Photo by Mindful Walker http://www.flickr.com/photos/27530874@N03/ via flickr
Yesterday, on a story about a Congressional hearing on the progress of oil spill cleanup in the Gulf of Mexico, the Guardian ran the following headline:
BP oil spill: US scientist retracts assurances over success of cleanup
NOAA’s Bill Lehr says three-quarters of the oil that gushed from the Deepwater Horizon rig is still in the Gulf environment while scientists identify 22-mile plume in ocean depths
The story, as do those in the Los Angeles Times, The Hill, and the New Orleans Times-Picayune, among others, point out that Lehr’s testimony seemed at odds with the almost celebratory atmosphere surrounding the release of a National Oceanic and Atmospheric Administration (NOAA) report two weeks ago, “BP Deepwater Horizon Oil Budget: What Happened To the Oil?”
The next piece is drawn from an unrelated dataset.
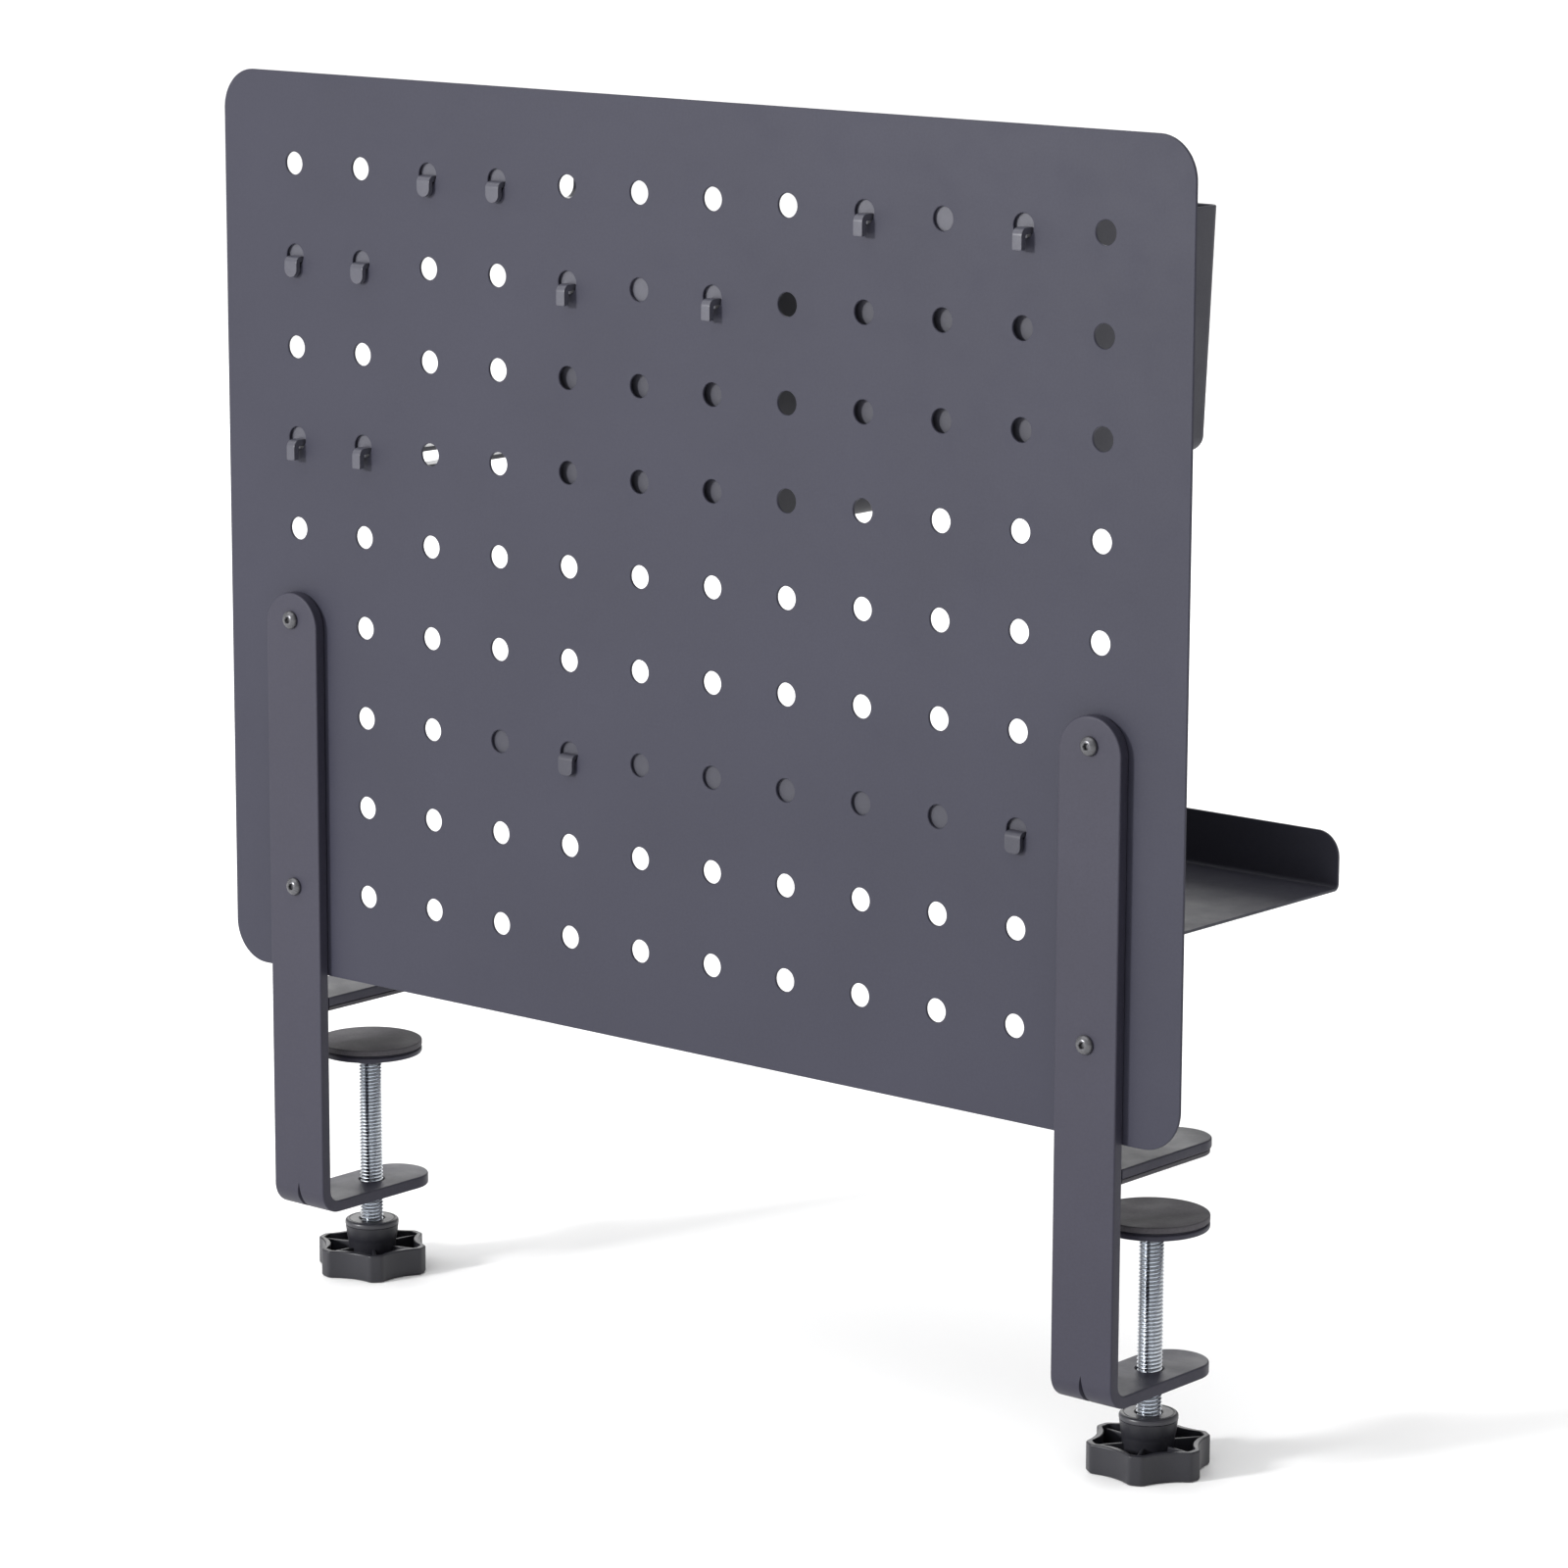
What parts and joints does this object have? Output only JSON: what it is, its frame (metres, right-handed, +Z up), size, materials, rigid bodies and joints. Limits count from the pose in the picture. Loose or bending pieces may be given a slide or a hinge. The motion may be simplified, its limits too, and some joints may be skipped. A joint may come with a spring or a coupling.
{
  "type": "desk clamp pegboard",
  "caption": "Perforated steel board that clamps to the back edge of a desk, with pen cups, a shelf tray and hooks hung on its front.",
  "frame": {"origin": "On the desk top under the middle of the board's back face: level with the underside of the upper jaws' rubber pads", "axes": "+X runs along the board, +Y points over the desk towards the user, +Z is up"},
  "size_m": [0.5, 0.1278, 0.5195],
  "materials": {
    "painted_steel": "fine matt powder coat, graphite",
    "cup_steel": "fine matt powder coat, charcoal",
    "black_screw": "black oxide, slightly shiny",
    "zinc": "bright zinc plating on a cut thread",
    "rubber": "matt black solid rubber",
    "moulded": "moulded, satin"
  },
  "bodies": {
    "root": {"peg_panel": "painted_steel", "clamp_bracket_left": "painted_steel", "upper_jaw_left": "painted_steel", "jaw_pad_left": "rubber", "clamp_bracket_right": "painted_steel", "upper_jaw_right": "painted_steel", "jaw_pad_right": "rubber", "bracket_screw_left_top": "black_screw", "bracket_screw_left_bottom": "black_screw", "bracket_screw_right_top": "black_screw", "bracket_screw_right_bottom": "black_screw", "bracket_nut_left_top": "black_screw", "bracket_nut_left_bottom": "black_screw", "bracket_nut_right_top": "black_screw", "bracket_nut_right_bottom": "black_screw"},
    "ball_left": {"pad_ball_left": "zinc"},
    "screw_left": {"clamp_rod_left": "zinc", "clamp_knob_left": "moulded"},
    "pad_left": {"pad_disc_left": "painted_steel", "pad_facing_left": "rubber"},
    "ball_right": {"pad_ball_right": "zinc"},
    "screw_right": {"clamp_rod_right": "zinc", "clamp_knob_right": "moulded"},
    "pad_right": {"pad_disc_right": "painted_steel", "pad_facing_right": "rubber"},
    "cup_left_set": {"pen_cup_left": "cup_steel", "cup_hanger_left": "cup_steel"},
    "cup_right_set": {"pen_cup_right": "cup_steel", "cup_hanger_right": "cup_steel"},
    "tray_set": {"shelf_tray": "painted_steel"},
    "hook_long_set": {"hook_long": "painted_steel"},
    "hook_short_set": {"hook_short": "painted_steel"},
    "hook_deep_set": {"hook_deep": "painted_steel"}
  },
  "joints": [
    {"name": "clamp_travel_left", "type": "slide", "parent": "root", "child": "ball_left", "axis": [0, 0, 1], "range_m": [-0.052, 0.012]},
    {"name": "knob_turn_left", "type": "hinge", "parent": "ball_left", "child": "screw_left", "pos_m": [-0.20955, 0.039, -0.0277], "axis": [0, 0, 1], "range_deg": [-12490, 2890]},
    {"name": "pad_tilt_left", "type": "hinge", "parent": "ball_left", "child": "pad_left", "pos_m": [-0.20955, 0.039, -0.0277], "axis": [1, 0, 0], "range_deg": [-4, 4]},
    {"name": "clamp_travel_right", "type": "slide", "parent": "root", "child": "ball_right", "axis": [0, 0, 1], "range_m": [-0.052, 0.012]},
    {"name": "knob_turn_right", "type": "hinge", "parent": "ball_right", "child": "screw_right", "pos_m": [0.20955, 0.039, -0.0277], "axis": [0, 0, 1], "range_deg": [-12490, 2890]},
    {"name": "pad_tilt_right", "type": "hinge", "parent": "ball_right", "child": "pad_right", "pos_m": [0.20955, 0.039, -0.0277], "axis": [1, 0, 0], "range_deg": [-4, 4]},
    {"name": "cup_lift_left", "type": "slide", "parent": "root", "child": "cup_left_set", "axis": [0, 0, 1], "range_m": [0, 0.0034]},
    {"name": "cup_lift_right", "type": "slide", "parent": "root", "child": "cup_right_set", "axis": [0, 0, 1], "range_m": [0, 0.0034]},
    {"name": "tray_lift", "type": "slide", "parent": "root", "child": "tray_set", "axis": [0, 0, 1], "range_m": [0, 0.0026]},
    {"name": "hook_long_lift", "type": "slide", "parent": "root", "child": "hook_long_set", "axis": [0, 0, 1], "range_m": [0, 0.003]},
    {"name": "hook_short_lift", "type": "slide", "parent": "root", "child": "hook_short_set", "axis": [0, 0, 1], "range_m": [0, 0.003]},
    {"name": "hook_deep_lift", "type": "slide", "parent": "root", "child": "hook_deep_set", "axis": [0, 0, 1], "range_m": [0, 0.0034]}
  ],
  "couplings": [
    {"joint": "knob_turn_left", "follows": "clamp_travel_left", "rad_per_m": 4188.8},
    {"joint": "knob_turn_right", "follows": "clamp_travel_right", "rad_per_m": 4188.8}
  ]
}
The coverage yesterday also noted that other scientists have criticized the report, and that a study in Science this week suggests there’s still an underwater plume of oil in the Gulf.
But did Lehr actually “retract” assurances over the cleanup’s success, or the report itself?
In fact, the report doesn’t provide any assurances. It doesn’t actually say the oil is “gone,” as much of the coverage two weeks ago — apparently taking the White House’s spin at face value — would have you believe. That “gone” comes from how the White House and some reporters interpreted “residual amount.” According to the report:
In summary, it is estimated that burning, skimming and direct recovery from the wellhead removed one quarter (25%) of the oil released from the wellhead. One quarter (25%) of the total oil naturally evaporated or dissolved, and just less than one quarter (24%) was dispersed (either naturally or as a result of operations) as microscopic droplets into Gulf waters. The residual amount — just over one quarter (26%) — is either on or just below the surface as light sheen and weathered tar balls, has washed ashore or been collected from the shore, or is buried in sand and sediments. Oil in the residual and dispersed categories is in the process of being degraded. The report below describes each of these categories and calculations. These estimates will continue to be refined as additional information becomes available.
Take this AP story, which, while actually doing a typically excellent Seth Borenstein job of knocking down inappropriate optimism, sets the scene with “mostly gone” in the headline and lede:
WASHINGTON — With a startling report that some researchers call more spin than science, the government said Wednesday that the mess made by the BP oil spill in the Gulf of Mexico is mostly gone already.
So when Lehr told the House subcommittee that “I would say most of that is still in the environment,” that seemed to contradict the “three-quarters gone” claim that was all over the news a few weeks ago.
But it actually doesn’t. Look at the NOAA estimates again: The “residual amount” plus the amounts that were dispersed and evaporated or dissolved add up to 75%. Last time we checked,when something is dispersed, evaporated, or dissolved, it’s still in the environment. It’s not “gone.”
So calling this a retraction — certainly in the scientific sense of retracting a report — seems a bit of a stretch.
We’re not defending NOAA or its report here. (And especially not defending BP.) Rep. Ed Markey (D-Mass.), who has been a sharp critic of BP and the cleanup, asked Lehr appropriately tough questions about why the agency hasn’t released the data behind their conclusions. Lehr said it was because they wanted to have it peer-reviewed, which would take at least two months, and Markey said that was unacceptable.
It’s not that Markey doesn’t believe in peer review or the scientific process. He got it right when he said it was unreasonable to release conclusions but then refuse to release the underlying data. “You shouldn’t have released it until you knew it was right,” he told Lehr. Without that data, it’s hard to judge the accuracy of the report’s conclusions.
As far as the “retraction,” however, a commenter on the Guardian story may have put it best (edited for grammar):
Basic physics says the oil can’t be gone…The only part of it that has gone was that burnt off (e=mc2 and all that), the rest is on the sea floor, on the beach, in the atmosphere, on the surface or dispersed throught the Gulf of Mexico.